In many ways my mother’s house was the defining symbol of her life. It represented the choices she made – good and bad – and it represented the finest aspects of her character.
She bought it with my father when my brother was seven and I was four. It was a shabby brick construction smattered with old wooden shelving that had been flung at the walls and menacing-patterned carpets that whispered of another time. It was dark, sternly decorated and rather ugly.
Over the next three years, before their marriage shattered against the rocks, in his brief bouts of sobriety my father made furniture that transformed the house. One of my resounding childhood memories of my mother is her painting: doors, walls and ceilings. Everything was made fresh again by her determination and a few dozen litres of Dulux. Slowly, the house began to change and brighten. It became homely. We never had any money, so the project of reviving No 8, as we affectionately called it, would last nearly 30 years. It ended about a month ago, when we sold the house.
We didn’t want to. After my mother received a terminal diagnosis last June, we sat down together – my mother, my brother and me – and discussed the horrible reality of our situation.
Pool of debt
When my father left, my mother was plunged into a pool of debt that was not of her own creation. At seven I was oblivious to the extent of her difficulties, but we came very close to losing No 8. Only by remortgaging and extending the duration of repayment could she keep it. I remember the horror I felt as a teenager when I learned of the enormous commitment my mother had made to keep our house.
When they told us she had 12 months to live, there were just six years left on that mortgage. Since pancreatic cancer tends to interfere with daily routine, she could no longer work. We looked at all the options, and none of them proffered a feasible solution that involved keeping the house she had worked decades to pay off. Within view of the finishing line, when the house was nearly hers and hers alone after all that work, we had to let it go. Just over four weeks ago, the sale closed.
There wasn’t time to mourn our home. In a flurry that returns to my mind only as a baffled, contorted half-memory, its contents were packed up and carted away. Instead of going through my childhood room with tear-filled eyes, wrestling over which tatty souvenirs of my formative years to keep, I tossed the diaries, the dusty stuffed animals torn and limbless from a childhood of love, and the general junk into black bags. The books went to charity shops. There was time and space only to keep a few photos. There wasn’t room for sentiment. Things moved on.
Place of safety and peace
We have all been adjusting to the realities of my mother’s declining health. Only this week I’ve had the time to think again about No 8. A strange, disjointed feeling rises underneath my skin at random moments. It’s close to panic. It seems almost impossible that in just under five months – since the day my mother was diagnosed with terminal cancer – we have lost our home.
It’s just a building, I hear you say. But it is something more than that. My mother turned it into a place of safety and peace. She worked two jobs six days a week for years to pay a mortgage of which she should only ever have had to pay half. The injustice of that would make me angry if I let it.

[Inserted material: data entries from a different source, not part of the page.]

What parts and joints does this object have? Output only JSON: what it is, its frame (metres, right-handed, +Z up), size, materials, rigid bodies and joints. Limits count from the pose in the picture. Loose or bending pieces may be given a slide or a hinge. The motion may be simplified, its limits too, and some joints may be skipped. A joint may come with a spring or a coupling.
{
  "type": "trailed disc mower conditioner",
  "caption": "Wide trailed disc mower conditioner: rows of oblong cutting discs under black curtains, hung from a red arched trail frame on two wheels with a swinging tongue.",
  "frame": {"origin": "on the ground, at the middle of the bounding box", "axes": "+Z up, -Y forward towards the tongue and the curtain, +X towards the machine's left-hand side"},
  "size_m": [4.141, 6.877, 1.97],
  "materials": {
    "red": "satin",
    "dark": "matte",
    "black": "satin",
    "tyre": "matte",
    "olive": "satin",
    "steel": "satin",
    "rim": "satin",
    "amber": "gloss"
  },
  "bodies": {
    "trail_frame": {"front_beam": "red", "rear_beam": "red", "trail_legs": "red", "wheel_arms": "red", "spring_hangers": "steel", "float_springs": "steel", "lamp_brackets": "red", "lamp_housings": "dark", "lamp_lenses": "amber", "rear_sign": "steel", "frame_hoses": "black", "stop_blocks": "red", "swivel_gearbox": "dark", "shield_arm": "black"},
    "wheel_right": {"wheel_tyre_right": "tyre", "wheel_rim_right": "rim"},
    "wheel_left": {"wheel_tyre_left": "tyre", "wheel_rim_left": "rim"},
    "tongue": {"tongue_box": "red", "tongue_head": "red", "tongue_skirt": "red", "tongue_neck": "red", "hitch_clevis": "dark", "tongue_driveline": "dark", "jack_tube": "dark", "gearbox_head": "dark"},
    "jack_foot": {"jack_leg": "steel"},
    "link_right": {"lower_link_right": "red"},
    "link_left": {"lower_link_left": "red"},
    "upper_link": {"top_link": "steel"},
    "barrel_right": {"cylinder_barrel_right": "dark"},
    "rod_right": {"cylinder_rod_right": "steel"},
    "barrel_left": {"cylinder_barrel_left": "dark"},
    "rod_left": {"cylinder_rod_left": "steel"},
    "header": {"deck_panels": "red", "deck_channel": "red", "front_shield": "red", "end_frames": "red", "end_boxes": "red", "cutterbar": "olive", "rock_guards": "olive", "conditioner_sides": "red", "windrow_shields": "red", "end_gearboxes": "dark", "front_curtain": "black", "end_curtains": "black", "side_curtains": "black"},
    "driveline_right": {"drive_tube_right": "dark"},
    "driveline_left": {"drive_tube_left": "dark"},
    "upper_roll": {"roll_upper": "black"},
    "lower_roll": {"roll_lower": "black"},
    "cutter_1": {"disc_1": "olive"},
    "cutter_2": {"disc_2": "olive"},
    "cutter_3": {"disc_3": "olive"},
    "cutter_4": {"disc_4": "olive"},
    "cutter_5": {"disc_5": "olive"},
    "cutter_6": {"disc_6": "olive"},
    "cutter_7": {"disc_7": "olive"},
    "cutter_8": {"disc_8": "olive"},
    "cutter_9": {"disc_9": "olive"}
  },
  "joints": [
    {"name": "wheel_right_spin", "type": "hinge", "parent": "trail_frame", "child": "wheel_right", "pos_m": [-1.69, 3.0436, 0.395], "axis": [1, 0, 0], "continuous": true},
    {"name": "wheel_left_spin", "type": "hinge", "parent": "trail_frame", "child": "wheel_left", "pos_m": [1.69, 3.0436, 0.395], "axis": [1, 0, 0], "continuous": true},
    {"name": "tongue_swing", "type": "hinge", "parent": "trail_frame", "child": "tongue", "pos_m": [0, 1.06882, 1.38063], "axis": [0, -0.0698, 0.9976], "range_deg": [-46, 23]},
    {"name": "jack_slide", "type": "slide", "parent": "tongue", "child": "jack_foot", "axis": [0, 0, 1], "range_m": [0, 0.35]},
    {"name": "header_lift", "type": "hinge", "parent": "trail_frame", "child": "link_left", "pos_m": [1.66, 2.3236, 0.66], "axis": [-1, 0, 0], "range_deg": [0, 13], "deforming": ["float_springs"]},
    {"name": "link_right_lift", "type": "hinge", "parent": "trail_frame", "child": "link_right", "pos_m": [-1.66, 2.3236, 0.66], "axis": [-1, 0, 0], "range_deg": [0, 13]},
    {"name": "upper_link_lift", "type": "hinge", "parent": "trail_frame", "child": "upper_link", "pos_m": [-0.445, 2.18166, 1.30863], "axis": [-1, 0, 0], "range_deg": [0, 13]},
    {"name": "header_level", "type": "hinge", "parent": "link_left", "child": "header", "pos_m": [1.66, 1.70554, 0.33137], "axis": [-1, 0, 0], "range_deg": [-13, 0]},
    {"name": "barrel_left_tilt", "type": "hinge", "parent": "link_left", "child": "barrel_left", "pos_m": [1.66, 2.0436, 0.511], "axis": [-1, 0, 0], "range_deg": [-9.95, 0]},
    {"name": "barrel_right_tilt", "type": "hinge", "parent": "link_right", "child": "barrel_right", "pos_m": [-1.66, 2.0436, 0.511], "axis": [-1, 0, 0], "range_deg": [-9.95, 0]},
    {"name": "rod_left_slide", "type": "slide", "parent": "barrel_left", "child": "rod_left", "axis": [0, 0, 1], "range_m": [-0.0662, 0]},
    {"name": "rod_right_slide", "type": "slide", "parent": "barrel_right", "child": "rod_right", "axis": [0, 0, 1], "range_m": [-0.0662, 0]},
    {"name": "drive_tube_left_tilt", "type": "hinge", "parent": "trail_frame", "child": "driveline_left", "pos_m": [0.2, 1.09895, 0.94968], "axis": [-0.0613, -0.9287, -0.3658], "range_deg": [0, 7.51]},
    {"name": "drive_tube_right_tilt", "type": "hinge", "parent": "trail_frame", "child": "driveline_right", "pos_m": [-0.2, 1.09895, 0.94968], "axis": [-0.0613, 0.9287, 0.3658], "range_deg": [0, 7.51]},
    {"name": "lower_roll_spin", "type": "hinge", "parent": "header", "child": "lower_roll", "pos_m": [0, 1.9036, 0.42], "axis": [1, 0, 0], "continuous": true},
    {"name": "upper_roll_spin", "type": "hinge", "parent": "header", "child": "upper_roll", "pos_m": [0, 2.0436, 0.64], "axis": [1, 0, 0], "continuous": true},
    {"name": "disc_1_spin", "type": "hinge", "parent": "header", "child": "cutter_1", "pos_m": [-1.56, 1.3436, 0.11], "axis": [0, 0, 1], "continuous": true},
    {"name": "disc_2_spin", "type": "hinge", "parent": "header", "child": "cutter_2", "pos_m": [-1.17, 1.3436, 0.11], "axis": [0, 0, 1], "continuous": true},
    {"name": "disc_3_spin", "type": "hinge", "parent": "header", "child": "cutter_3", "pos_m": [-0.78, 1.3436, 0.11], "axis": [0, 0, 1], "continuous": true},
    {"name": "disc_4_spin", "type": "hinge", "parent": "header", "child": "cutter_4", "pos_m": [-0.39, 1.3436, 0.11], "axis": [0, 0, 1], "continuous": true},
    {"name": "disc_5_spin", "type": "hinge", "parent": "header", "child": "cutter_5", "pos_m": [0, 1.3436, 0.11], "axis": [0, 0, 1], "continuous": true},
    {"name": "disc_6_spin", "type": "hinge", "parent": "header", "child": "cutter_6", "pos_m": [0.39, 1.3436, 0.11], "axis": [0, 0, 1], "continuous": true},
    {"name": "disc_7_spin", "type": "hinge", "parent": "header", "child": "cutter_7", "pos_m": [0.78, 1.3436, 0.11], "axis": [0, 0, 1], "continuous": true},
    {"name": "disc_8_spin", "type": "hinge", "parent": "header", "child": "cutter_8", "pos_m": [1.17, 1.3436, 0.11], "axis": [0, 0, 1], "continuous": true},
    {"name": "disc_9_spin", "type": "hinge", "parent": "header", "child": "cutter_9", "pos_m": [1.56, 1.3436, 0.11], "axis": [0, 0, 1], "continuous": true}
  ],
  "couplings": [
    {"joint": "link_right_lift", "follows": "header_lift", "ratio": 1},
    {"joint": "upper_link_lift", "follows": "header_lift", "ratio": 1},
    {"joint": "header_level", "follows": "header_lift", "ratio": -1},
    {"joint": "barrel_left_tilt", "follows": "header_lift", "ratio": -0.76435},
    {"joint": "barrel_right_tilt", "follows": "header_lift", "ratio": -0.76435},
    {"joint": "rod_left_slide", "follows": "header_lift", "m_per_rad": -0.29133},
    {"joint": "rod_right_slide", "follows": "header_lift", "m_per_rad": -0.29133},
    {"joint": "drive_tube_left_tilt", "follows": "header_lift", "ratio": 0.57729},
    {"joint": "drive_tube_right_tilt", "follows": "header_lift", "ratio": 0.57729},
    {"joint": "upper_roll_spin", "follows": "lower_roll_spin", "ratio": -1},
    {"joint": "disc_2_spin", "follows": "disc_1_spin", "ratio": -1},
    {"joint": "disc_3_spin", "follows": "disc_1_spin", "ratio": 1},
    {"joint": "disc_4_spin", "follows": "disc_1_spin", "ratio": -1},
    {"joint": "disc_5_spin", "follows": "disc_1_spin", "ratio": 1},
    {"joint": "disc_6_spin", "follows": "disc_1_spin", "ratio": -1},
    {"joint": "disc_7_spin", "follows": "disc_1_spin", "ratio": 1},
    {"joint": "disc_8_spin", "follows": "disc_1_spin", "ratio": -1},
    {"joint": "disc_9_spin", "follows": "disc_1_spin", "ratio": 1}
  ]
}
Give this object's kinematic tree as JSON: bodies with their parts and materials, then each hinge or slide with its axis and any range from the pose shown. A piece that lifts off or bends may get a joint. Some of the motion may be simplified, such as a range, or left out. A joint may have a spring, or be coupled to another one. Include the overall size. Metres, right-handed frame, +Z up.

The house was integral to our experience as a family. It was the place to which my brother and I could always return, and there she would be, giving out that this visit – like all the others – wouldn’t be long enough, grasping us in a hug. “Welcome home,” she’d say. “I’m so happy to see you.”
Now, I’m sitting next to her bed – not her bed, a hospital bed – as she sleeps. Our home is gone, and gone too is the energy and force of spirit that propelled her through so much hardship. Sometimes it is impossible not to sit and contemplate what you have lost.